The second possibility for the length of a Great Cycle would be 104 years or ce ueuetiliztli (One Old Age). This was in used in Mesoamerica as well. Using these, we would get 41 BCE for the starting point of the calendar. But Alfonso Caso, Muriel Porter Weaver (1972: 59), Curt Muser (1978: 131), and Ignacio Bernal (1973: 127) agree that Quetzalcóatl was a very ancient god, and the 52-year calendar was already in use at Monte Albán[?] in Middle Preclassic[?] times, which lasted from 900 to 400 BCE. Humboldt tells a legend of Puebla, in which everybody died in a great flood, exept seven giants. One of them, Xelhua, went to Cholula and erected a pyramid-shaped mountain. The gods were angered at this structure, because its summit had reached the clouds. and threw fiery stones at it. Many laborers died, and the building had to end. The work was dedicated to Quetzalcóatl (William R. Corliss, 1978: 763, and Pierre Honoré, 1964: 16). Ixtlil-Xochitl[?], the Mexican historiographer added that the gods created a confusion of the languages[?] of the builders after the great flood. The date of the appearance of the first cultivated, larger size corn (and cotton) in Central America supports this: the myth tells that Quetzalcóatl was watching the ants carrying grains of maize, so he discovered it and gave it to mankind to survive.

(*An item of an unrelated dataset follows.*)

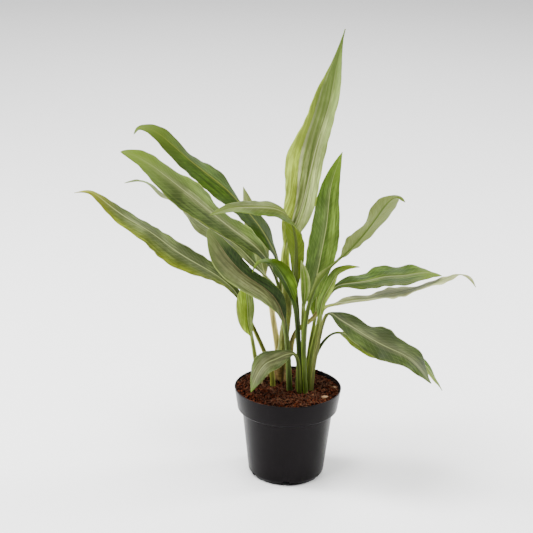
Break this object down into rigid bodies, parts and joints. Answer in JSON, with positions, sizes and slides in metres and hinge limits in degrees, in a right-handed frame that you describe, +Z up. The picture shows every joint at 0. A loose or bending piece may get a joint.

As the third possibility, we accept the well-defined theory of the cycle of 364 years of 365 days. First we had to find the accurate year for the year 1 Rabbit that introduced the 16th cycle. Using Durán's statement, counting back from 1519, it yields 1506, 1454, or 1402 for the year One rabbit. William H. Prescott (1970: 73) informs us that the epoch, from which the Mexicans reckoned, corresponded with the year A.D. 1091. So we accept that his source remembered that 1091 was the beginning of a vague 364-year cycle.